A Stupid Decision


Wednesday night I made a stupid decision. I drove Putney Mountain at night and the conditions were bad.

I had driven the back mountain road from our house in Brookline up over Putney Mountain a few times the week before, and though a bit nerve wracking, I’d made it just fine.

In my mind, I must have thought it would not be too much different Wednesday night. We were edging along at an even pace until we got halfway down the Brookline side. Due to the flow of water in that area, there were many patches of ice. We crept along very slowly, hugging the edges of the road, keeping the all-wheel-drive, winter tires on any traction we could find.

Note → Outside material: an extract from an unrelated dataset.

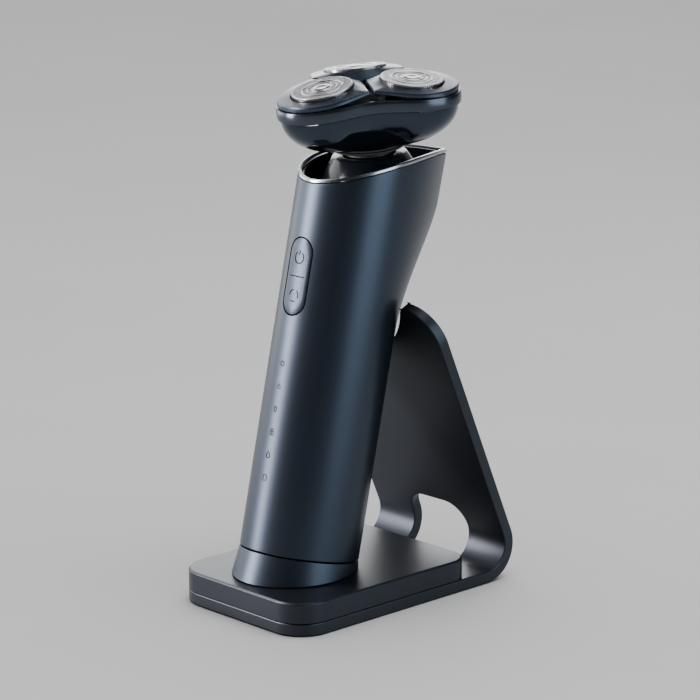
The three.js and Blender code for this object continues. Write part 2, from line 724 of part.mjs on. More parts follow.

It was slow going and felt a bit surreal. We seemed to be in a time warp; slowly driving around corner after corner, thinking “didn’t we just drive by this!”

At times like this you appreciate people who stay calm. Dylan knew not to say much.

We got to a place that was a sheet of ice. The edge was no longer helping and we slid. It was a slow-motion affair. I gently pumped the breaks until we slid into an area that was a pull off. We tried to back up, but slid again to the same spot.

I turned off the car and got out. I grabbed the bag of General Store BLTs we had purchased for a quick dinner. Dylan had his phone. We had service out in the middle of nowhere.

Dylan left a message for Daddy, who works in a room away from the phone and does not hear it ring. It could have been hours until he saw the blinking light with Dylan exclaiming, “DAD, DAD, DAD, pick-up!” Dylan messaged him on Facebook and he responded right away. He was on his way.

We started walking. I told Dyl to bundle up. I was thankful I had a hat and gloves. Dyl noted how FOR YEARS I had said, “dress warm in the winter ’cause you never know when the car could break down.”

It had been a super windy day. The sky was crisp and dark, so many stars visible through the outline of tree branches, a quiet beauty.

We walked on the ice, by the light of Dyl’s phone. Neither of us slipped. I had the BLT’s.

We got to a place just up from Johnny Swings and there were two trees down. Someone had pushed them just enough to get a small car by. After we passed these trees, we saw daddy’s lights. He picked us up. We drove home and ate the BLT’s.

The next day I had a thought hangover all day. How stupid I was for taking that chance. Thoughts, bad feelings, kept coming at me, questions, over and over, “what if we had slid off the road,” “what if something had happened to Dylan,” “How could I have been so stupid?”

Stupid was the word of the day for me.

My car is still there. If it warms up today, maybe I will have the guts to go and get it ~ and I will be erring heavily on the side of caution. Richard would do it for me, I am sure, but this was my mess, so I will be the one to drive our car off Putney Mountain.


  1. I always know what the right thing to do is, after the fact. Not so much the first time around. Forgive yourself. In fact, you were prepared with warm clothes, food, phone. Everything turned out fine.

      1. Oh, Marjorie! Don’t be so hard on yourself … I remember about four or five years ago I was with my elderly parents from Newfane and we were on the Putney Mountain Road in the wintertime. There have not been many times in my life that I thought I might die, but that was definitely on of them. It sounds as though you and Dylan escaped with only reflections to weigh you down. A lesson learned! Glad you are doing well.